Docx4J: file from LibreOffice has artifacts on windows

75 views Asked by At

I'm trying to convert .docx file to .pdf. For it i used Docx4J library and template generated in LibreOffice (Ubuntu).

WordprocessingMLPackage wordprocessingMLPackage = WordprocessingMLPackage.load(docxReport);
Docx4J.toPDF(wordprocessingMLPackage, reportStream);

All work success on Ubuntu. I received .pdf file with correct conent.

But if run this application with template from LibreOffice on Windows OS i see artifacts like:

######!
####.

The same effect with file which was generated by MS Word. If run application on Linux machine with template from Windows it will contain

######!

Here attached template from LibreOffice - https://dropmefiles.com/oH88X

Do you know what need to set up for correct convert from .docx to .pdf independently from OS and LibreOffice or MS Word?

1

There are 1 answers

0
JasonPlutext On

As commenters have suggested, a "#" indicates that your docx is using a font not present on the system.

To help with this, docx4j has a concept of a font Mapper.
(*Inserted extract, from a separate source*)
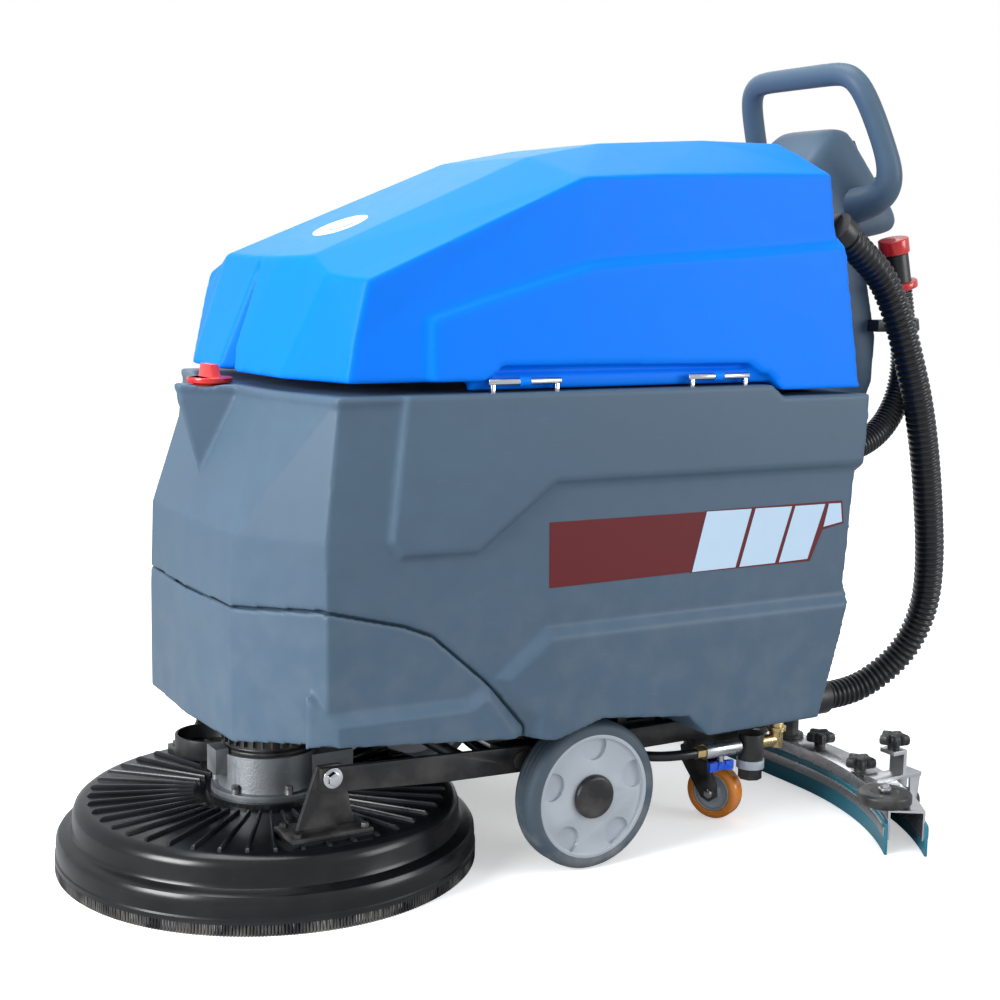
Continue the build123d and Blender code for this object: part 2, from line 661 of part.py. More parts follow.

        // Set up font mapper (optional)
//      Mapper fontMapper = new IdentityPlusMapper();  // Only for Windows, unless you have Microsoft's fonts installed
        Mapper fontMapper = new BestMatchingMapper();  // Good for Linux (and OSX?)
        wordMLPackage.setFontMapper(fontMapper);

IdentityPlusMapper is suitable for use on Windows and for documents which use Microsoft's standard fonts; it assumes the font names in the docx match a font installed on the system.

BestMatchingMapper uses the Panose system to choose a font which is "close" to the one specified.

Your choice of font Mapper just sets up the basic strategy.

You can then specify a mapping for a particular font name to a font actually present.

PhysicalFont font 
        = PhysicalFonts.get("Arial Unicode MS"); // just an example
if (font!=null) {
    fontMapper.put("HelveticaNeue", font);
}

Of course, you could choose to install the relevant fonts on the system. In this case, docx4j can discover them.

Alternatively, you might embed the font in the docx.